>> START

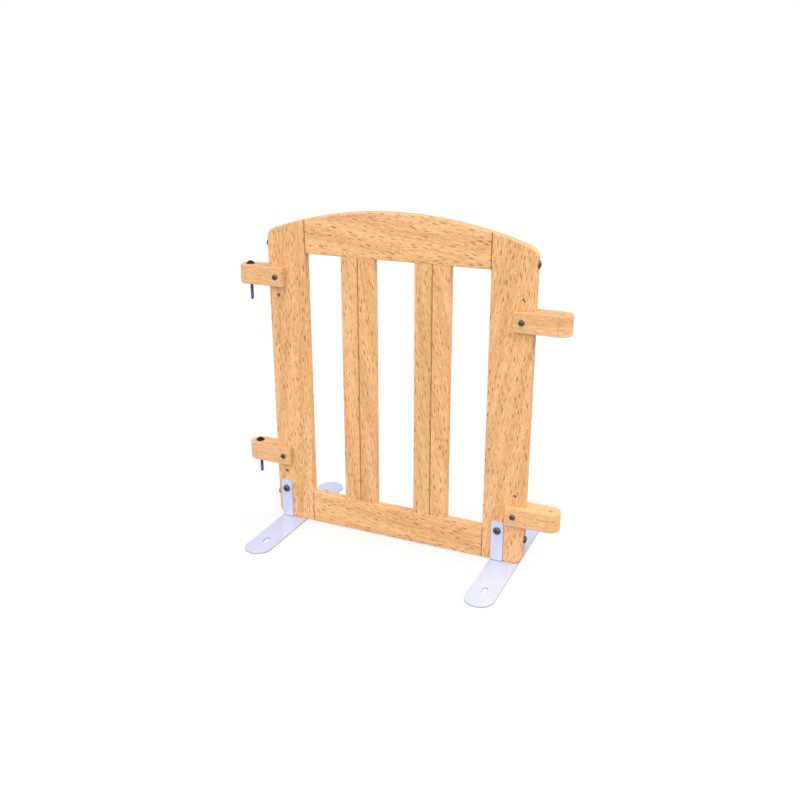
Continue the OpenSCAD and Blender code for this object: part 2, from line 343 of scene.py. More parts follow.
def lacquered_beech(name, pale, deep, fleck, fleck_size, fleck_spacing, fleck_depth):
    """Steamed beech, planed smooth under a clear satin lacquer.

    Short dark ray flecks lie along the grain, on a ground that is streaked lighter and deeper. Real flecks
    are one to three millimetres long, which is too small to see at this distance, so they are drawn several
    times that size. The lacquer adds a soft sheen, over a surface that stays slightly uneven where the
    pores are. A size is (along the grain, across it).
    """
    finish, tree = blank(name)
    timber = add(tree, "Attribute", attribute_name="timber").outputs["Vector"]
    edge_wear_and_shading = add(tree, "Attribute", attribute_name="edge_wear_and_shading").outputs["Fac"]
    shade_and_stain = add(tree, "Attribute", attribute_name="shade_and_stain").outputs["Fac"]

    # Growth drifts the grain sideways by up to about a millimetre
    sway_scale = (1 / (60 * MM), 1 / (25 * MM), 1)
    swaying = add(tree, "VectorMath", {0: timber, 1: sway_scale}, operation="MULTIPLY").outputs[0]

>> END

### Written request
Extract the data in full. Keep it word for word.

### Task result
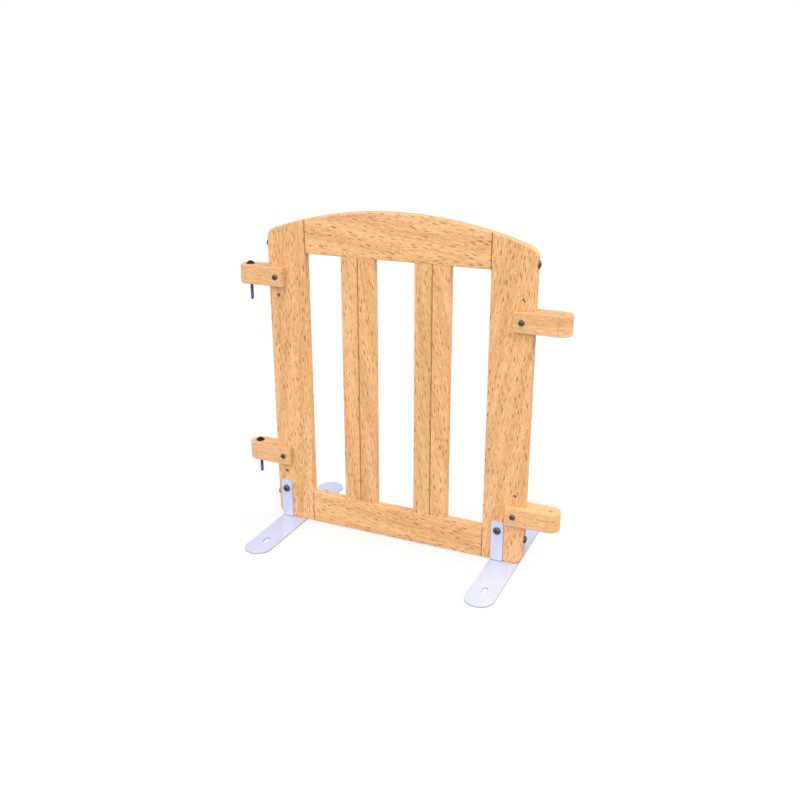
Continue the OpenSCAD and Blender code for this object: part 2, from line 343 of scene.py. More parts follow.
def lacquered_beech(name, pale, deep, fleck, fleck_size, fleck_spacing, fleck_depth):
    """Steamed beech, planed smooth under a clear satin lacquer.

    Short dark ray flecks lie along the grain, on a ground that is streaked lighter and deeper. Real flecks
    are one to three millimetres long, which is too small to see at this distance, so they are drawn several
    times that size. The lacquer adds a soft sheen, over a surface that stays slightly uneven where the
    pores are. A size is (along the grain, across it).
    """
    finish, tree = blank(name)
    timber = add(tree, "Attribute", attribute_name="timber").outputs["Vector"]
    edge_wear_and_shading = add(tree, "Attribute", attribute_name="edge_wear_and_shading").outputs["Fac"]
    shade_and_stain = add(tree, "Attribute", attribute_name="shade_and_stain").outputs["Fac"]

    # Growth drifts the grain sideways by up to about a millimetre
    sway_scale = (1 / (60 * MM), 1 / (25 * MM), 1)
    swaying = add(tree, "VectorMath", {0: timber, 1: sway_scale}, operation="MULTIPLY").outputs[0]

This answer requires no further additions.